C’est donc là où tout s’est passé comme si les choses s’étaient produites en vue de quelque chose, que les êtres en question ont été conservés, étant, par le fait de la spontanéité, convenablement constitués. Quant à ceux pour qui il n’en a pas été ainsi, ils ont été détruits et continuent d’être détruits [36].

Platon

Avec Platon, la philosophie va connaître un changement de « navigation » (Phédon, 99d). On ne saurait ici en suivre tout l’itinéraire [37]. Il reste toutefois possible d’indiquer comment s’est opérée cette réorientation. Platon n’a jamais renié l’évidence sensible, bien au contraire. Elle constitue toujours le meilleur point de départ pour la philosophie (Théétète, 155d). Elle lui permet aussi d’établir une analogie avec l’intellect : car, pour lui, l’œil est au corps ce que l’intellect est à l’âme (République VI, 508d).
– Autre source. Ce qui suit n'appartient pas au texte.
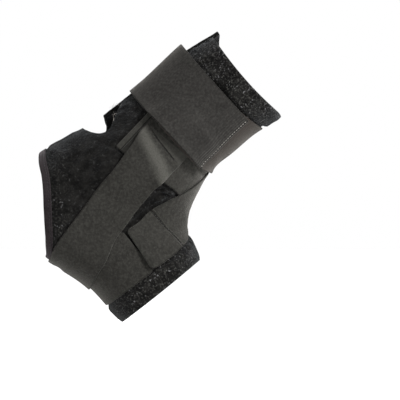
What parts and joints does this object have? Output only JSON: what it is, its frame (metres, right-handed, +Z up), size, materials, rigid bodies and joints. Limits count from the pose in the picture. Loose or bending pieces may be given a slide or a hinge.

Ainsi, puisque la vision oculaire présente en nous quelque similitude avec ce que nos yeux perçoivent – ce en raison de quoi nous pouvons avoir une certaine confiance en nos sensations –, il en va de même pour la vision de l’âme. Si donc je vois des choses singulières et changeantes, il est sûr qu’elles sont elles-mêmes singulières et changeantes en dehors de moi. De même, si je prends progressivement conscience du beau, non de ce qui est plus ou moins beau (ou de ce qui est beau, puis laid), mais de ce qu’est le beau en lui-même, je peux alors être sûr qu’existe en dehors de moi la beauté, « une réalité qui tout d’abord n’est pas soumise au changement » (Banquet, 210a-211c) et qui, pour cette raison, ne donne pas lieu à une opinion (elle aussi changeante), mais à un savoir, et donc à une évidence d’un ordre bien supérieur, au point que c’est au moment où l’homme contemple la beauté en elle-même que, selon Platon, « sa vie vaut d’être vécue » (Banquet 211d). Les réalités sensibles et les réalités intelligibles ne sont donc pas du même ordre, mais il existe un lien entre elles. La beauté en soi rayonne dans le monde sensible (Phèdre 250d), et les choses belles participent à la beauté intelligible, elles en sont des copies, sans quoi il serait faux de leur attribuer la beauté. Aucune belle action n’est la beauté en elle-même, mais on peut dire d’une action qu’elle est belle, ce qui est la preuve qu’elle a part à la beauté. Il en va de même pour ce qui est juste, bon, etc.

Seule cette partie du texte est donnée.